Scott non lo interruppe. Sapeva che il discorso di Theo sarebbe stato lungo, e gli lasciò il tempo di formularlo. La chimera riprese: «Sono scappato perché non sapevo gestire quella situazione. Non volevo farlo soffrire e, insomma… com’è che si dice? Lontano dagli occhi, lontano dal cuore, no?»

«Non ci sei riuscito, però» non riuscì a trattenersi il lupo. Theo sospirò. No, non ci era riuscito affatto.

«E lui è riuscito a dimenticarmi?» chiese, supplicandolo con gli occhi. Scott ridacchiò, quasi beffardo.

«Tu che dici?»

Theo alzò le spalle, sfiduciato. Lo aveva appena visto andare via con una ragazza.

«Sei il solito egocentrico» rincarò Scott. «Sparisci per anni, torni e pensi che tutti siano rimasti immobili ad aspettarti? La vita degli altri continua anche senza la tua presenza» lo redarguì.

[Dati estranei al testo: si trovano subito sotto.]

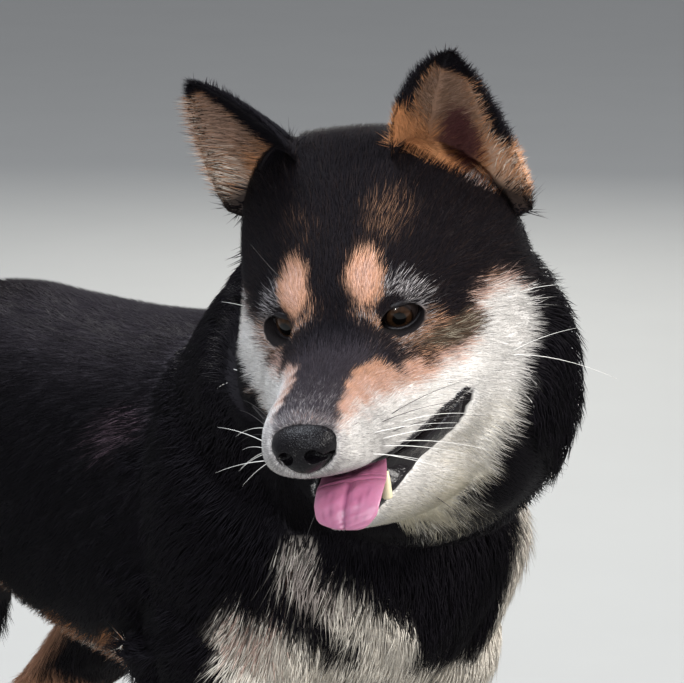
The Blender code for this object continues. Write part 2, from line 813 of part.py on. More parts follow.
def brushed_tail(draw):
    # A core along the tail and rows of locks that follow its curl out to the brush's own outline.
    rows = spline(TAIL_LINE, 3)
    core = rows.copy()
    core[:, 3] *= TAIL_CORE
    rings, _ = tube_rings(core[:, :3], core[:, 3], TAIL_SIDES)
    body = loft("tail", rings)
    fine = spline(TAIL_LINE, 12)
    fine = np.vstack([fine, fine[-1] + (fine[-1] - fine[-2]) * np.arange(1, 60)[:, None]])
    fine[:, 3] = np.maximum(fine[:, 3], 0.006)
    centres, radii = fine[:, :3], fine[:, 3]
    tangents = np.gradient(centres, axis=0)
    tangents /= np.linalg.norm(tangents, axis=1)[:, None]
    travelled = np.concatenate([[0], np.cumsum(np.linalg.norm(np.diff(centres, axis=0), axis=1))])
    reach = travelled[len(spline(TAIL_LINE, 12)) - 1]

    def at(distance, turn, share):
        # A point of the brush: how far along it, where around it, and how far out.
        index = int(np.searchsorted(travelled, min(distance, travelled[-1])))
        along = Vector(tangents[index])
        across = Vector((1, 0, 0))
        across = (across - along * across.dot(along)).normalized()
        out = across * math.cos(turn) + along.cross(across) * math.sin(turn)
        return Vector(centres[index]) + out * (radii[index] * share), out

    made = []
    for row in range(BRUSH_ROWS):
        for place in range(BRUSH_AROUND):
            turn = 2 * math.pi * (place + 0.5 * (row % 2) + draw.uniform(-0.12, 0.12)) / BRUSH_AROUND
            start = reach * (0.045 + 0.90 * row / (BRUSH_ROWS - 1)) + draw.uniform(-0.004, 0.004)
            length = reach * BRUSH_LENGTH * draw.uniform(0.85, 1.1)
            steps = ((-0.15, 0.30), (0.25, 0.70), (0.66, 0.94), (1.0, 1.04 if row < BRUSH_ROWS - 1 else 0.5))
            spots = [at(start + length * t, turn, share) for t, share in steps]
            widest = 0.0135 * (1.0 if row < BRUSH_ROWS - 2 else 0.7)
            widths = [widest * 0.8, widest, widest * 0.72]
            made.append(lock([p for p, _ in spots], widths, [out for _, out in spots[:3]], 0.32))
    return union_all(body, made)


TAIL_ARCH = 0.437
TAIL_FRONT = 0.205
TAIL_END = 0.379


def tail_pieces():
    # The curl is parted into the rise, the arch over the top and the end that comes down.
    tail = brushed_tail(random.Random(6))
    arch = carve(tail, "tail_2", (-0.2, 0.0, TAIL_ARCH), (0.2, 0.4, 0.6))
    end = carve(tail, "tail_3", (-0.2, 0.0, TAIL_END), (0.2, TAIL_FRONT, TAIL_ARCH))
    return keep_largest(tail), arch, end


HEAD_OUTLINE = (
    (-0.200, -0.125),
    (-0.010, -0.125),
    (0.045, -0.112),
    (0.088, 0.030),
    (0.092, 0.250),
    (-0.200, 0.250),
)
UPPER_LIP = (
    (-0.1200, -0.0575),
    (-0.0550, -0.0580),
    (-0.0440, -0.0577),
    (-0.0350, -0.0589),
    (-0.0230, -0.0538),
    (-0.0117, -0.0488),
    (-0.0013, -0.0436),
    (0.0025, -0.0396),
)
LOWER_LIP = (
    (0.0025, -0.0404),
    (-0.0060, -0.0510),
    (-0.0150, -0.0580),
    (-0.0230, -0.0635),
    (-0.0310, -0.0690),
    (-0.0430, -0.0750),
    (-0.0580, -0.0785),
    (-0.1200, -0.0820),
)
JAW_OUTLINE = (
    (0.0025, -0.0400),
    (-0.0040, -0.0467),
    (-0.0150, -0.0545),
    (-0.0350, -0.0640),
    (-0.1200, -0.0690),
    (-0.1200, -0.200),
    (0.0340, -0.200),
    (0.0340, -0.125),
)


LIP_RADIUS = 0.0019


def add_lips(head):
    # Rounded rims along both edges of the mouth slot, from the corner to beside the nose.
    surface = surface_of(head)
    across = HEAD.to_3x3() @ Vector((1, 0, 0))
    rims = []
    for side in (1, -1):
        for line, lift in ((UPPER_LIP[1:], 0.0010), (LOWER_LIP[:-1], -0.0010)):
            rows = []
            for y, z in line:
                hit, _, _, _ = surface.ray_cast(HEAD @ Vector((side * 0.12, y, z + lift)), across * -side)
                if hit:
                    rows.append((*(hit - across * side * 0.0008), LIP_RADIUS))
            rims.append(limb("lip", rows, sides=6, spans=1))
    return union_all(head, rims)


def part_body(body):
    # Thin cuts part the fused body into the pieces that a person would name.
    reach = 0.5
    head = carve_outline(body, "head", HEAD_OUTLINE, 0.105, HEAD)
    boolean(head, prism("mouth", UPPER_LIP + LOWER_LIP, 0.10, HEAD), "DIFFERENCE")
    add_lips(head)
    jaw = carve_outline(head, "jaw", JAW_OUTLINE, 0.10, HEAD)
    for side, word in ((1, "left"), (-1, "right")):
        low_x, high_x = sorted((side * 0.002, side * reach))
        for leg, y_low, y_high, top, ankle in (
            ("front", -reach, 0.0, 0.187, 0.052),
            ("hind", 0.0, reach, 0.118, 0.048),
        ):
            paw_piece = carve(body, "paw", (low_x, y_low, -0.01), (high_x, y_high, ankle))
            finish_node(paw_piece, f"{leg}_paw_{word}", "cream")
            leg_piece = carve(body, "leg", (low_x, y_low, ankle + GAP), (high_x, y_high, top))
            finish_node(leg_piece, f"{leg}_leg_{word}", "tan")
        thigh = carve(body, "thigh", (low_x, 0.085, 0.118 + GAP), (high_x, reach, 0.245))
        finish_node(thigh, f"thigh_{word}", "black")
    neck_place = Matrix.Translation((0, -0.118, 0.345)) @ Matrix.Rotation(math.radians(38), 4, "X")
    neck_piece = carve(body, "neck", (-0.2, -0.25, 0.0), (0.2, 0.25, 0.3), neck_place)
    finish_node(neck_piece, "neck", "black")
    hips = carve(body, "hips", (-0.2, 0.095, 0.0), (0.2, 0.4, 0.6))
    finish_node(hips, "hindquarters", "black")
    return head, jaw


def cut_clear(obj, neighbour):
    # Cuts a piece by its neighbour, with the gap that touching pieces keep.
    return boolean(obj, grown(neighbour, GAP), "DIFFERENCE")


def add_claws():
    for side, word in ((1, "left"), (-1, "right")):
        for leg, track, y, height in (("front", FRONT_TRACK, -0.134, 0.0175), ("hind", HIND_TRACK, 0.182, 0.0168)):
            own_paw = bpy.data.objects[f"{leg}_paw_{word}"]
            for number, (across, forward) in enumerate(zip(TOE_SPREAD, TOE_REACH), 1):
                tip_y = y + forward - 0.0150
                nail = claw(side * track + across, tip_y, height * 0.80 - 0.001, number)
                cut_clear(nail, own_paw)
                finish_node(nail, f"{leg}_claw_{word}_{number}", "claw")


def centre_on_origin():
    # The middle of the model's footprint comes to the origin, on the floor.
    points = [vert.co for obj in dog.objects for vert in obj.data.vertices]
    low = Vector([min(p[axis] for p in points) for axis in range(3)])
    high = Vector([max(p[axis] for p in points) for axis in range(3)])
    shift = Matrix.Translation((-(low.x + high.x) / 2, -(low.y + high.y) / 2, -low.z))
    for obj in dog.objects:
        obj.data.transform(shift)


def build():
    body = whole_body()
    head, jaw = part_body(body)
    finish_node(body, "torso", "black")
    eyes = add_eyes(head)
    nose = nose_pad()
    boolean(head, grown(nose, GAP), "DIFFERENCE")
    finish_node(nose, "nose", "nose")
    for word, eye in eyes.items():
        finish_node(eye, f"eye_{word}", "eye")
    tongue_piece = tongue()
    cut_clear(tongue_piece, jaw)
    cut_clear(tongue_piece, head)
    finish_node(tongue_piece, "tongue", "tongue")
    for side, word in ((1, "left"), (-1, "right")):
        ear_piece = ear(side)
        cut_clear(ear_piece, head)
        finish_node(ear_piece, f"ear_{word}", "black")
        tooth = canine(side)
        cut_clear(tooth, jaw)
        cut_clear(tooth, bpy.data.objects["tongue"])
        finish_node(tooth, f"canine_{word}", "tooth")
    finish_node(head, "head", "black")
    finish_node(jaw, "lower_jaw", "cream")
    add_claws()
    hips = bpy.data.objects["hindquarters"]
    for number, piece in enumerate(tail_pieces(), 1):
        if number == 1:
            cut_clear(piece, hips)
        finish_node(piece, f"tail_{number}", "black")
    centre_on_origin()


clear_scene()
dog = new_collection("shiba_inu")
shapes = new_collection("shapes")
materials = {name: coat_material(name) for name in COATS}
build()
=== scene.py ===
# Shiba inu, standing at life size with its head turned to its right: skin, coat and finishes over the solids.
import math

import bmesh
import bpy
import numpy as np
from mathutils import Euler, Matrix, Vector
from mathutils.bvhtree import BVHTree


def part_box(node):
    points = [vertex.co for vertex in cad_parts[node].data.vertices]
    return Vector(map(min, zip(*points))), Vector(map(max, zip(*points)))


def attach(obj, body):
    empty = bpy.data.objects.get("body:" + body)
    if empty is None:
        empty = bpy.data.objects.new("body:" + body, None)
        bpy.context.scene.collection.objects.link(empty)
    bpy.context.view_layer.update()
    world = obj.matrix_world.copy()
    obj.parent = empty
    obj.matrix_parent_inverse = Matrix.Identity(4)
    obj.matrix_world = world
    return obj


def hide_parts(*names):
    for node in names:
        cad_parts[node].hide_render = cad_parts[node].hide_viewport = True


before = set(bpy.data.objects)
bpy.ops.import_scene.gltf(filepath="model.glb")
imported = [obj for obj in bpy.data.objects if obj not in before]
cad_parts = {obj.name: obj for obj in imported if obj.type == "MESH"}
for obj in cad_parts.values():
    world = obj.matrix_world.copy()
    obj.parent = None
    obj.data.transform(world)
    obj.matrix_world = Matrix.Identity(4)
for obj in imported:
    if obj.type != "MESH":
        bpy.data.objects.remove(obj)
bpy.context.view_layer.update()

# Forms are in metres, with the dog facing -Y and its soles at z = 0, and shift moves them onto the solids
headPose = {"place": (-0.088, -0.240, 0.430), "turn": -59.0, "nod": 6.4, "tilt": -9.2}
headMatrix = (
    Matrix.Translation(headPose["place"])
    @ Matrix.Rotation(math.radians(headPose["turn"]), 4, "Z")
    @ Matrix.Rotation(math.radians(headPose["nod"]), 4, "X")
    @ Matrix.Rotation(math.radians(headPose["tilt"]), 4, "Y")
)
eyeForm = {
    "spacing": 0.0254, "radius": 0.0105, "depth": 0.0080, "aim": 24.0, "nod": 8.0, "slant": -8.0,
    "halfWidth": 0.0110, "up": 0.0055, "down": 0.0066, "pinch": 0.15, "lid": 0.0016,
}


def eyeMatrix(side):
    return (
        headMatrix
        @ Matrix.Translation((side * eyeForm["spacing"], eyeForm["depth"], 0.0))
        @ Matrix.Rotation(math.radians(side * eyeForm["aim"]), 4, "Z")
        @ Matrix.Rotation(math.radians(eyeForm["nod"]), 4, "X")
        @ Matrix.Rotation(math.radians(side * eyeForm["slant"]), 4, "Y")
    )


lowCorner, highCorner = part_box("eye_left")
shift = (lowCorner + highCorner) / 2 - eyeMatrix(1).translation
shift.z = 0.0
toWorld = Matrix.Translation(shift)
headTurn = np.array(headMatrix)[:3, :3]
headSpot = np.array(headMatrix)[:3, 3]


def toHead(points):
    return (points - headSpot) @ headTurn


def fromHead(points):
    return points @ headTurn.T + headSpot


def addObject(name, data):
    obj = bpy.data.objects.new(name, data)
    bpy.context.scene.collection.objects.link(obj)
    return obj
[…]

«Lo so. E so che devo scusarmi con tutti. Ma io ci tengo davvero a lui. Non posso perderlo»

«Magari l’hai già perso» sussurrò Scott. Non c’era rancore in quella frase, non c’era più rimprovero o amarezza. Era una constatazione. O forse uno sprono, Theo non lo sapeva ma era deciso a riconquistare la fiducia del branco. E, soprattutto, era deciso a riconquistare l’amore di Liam.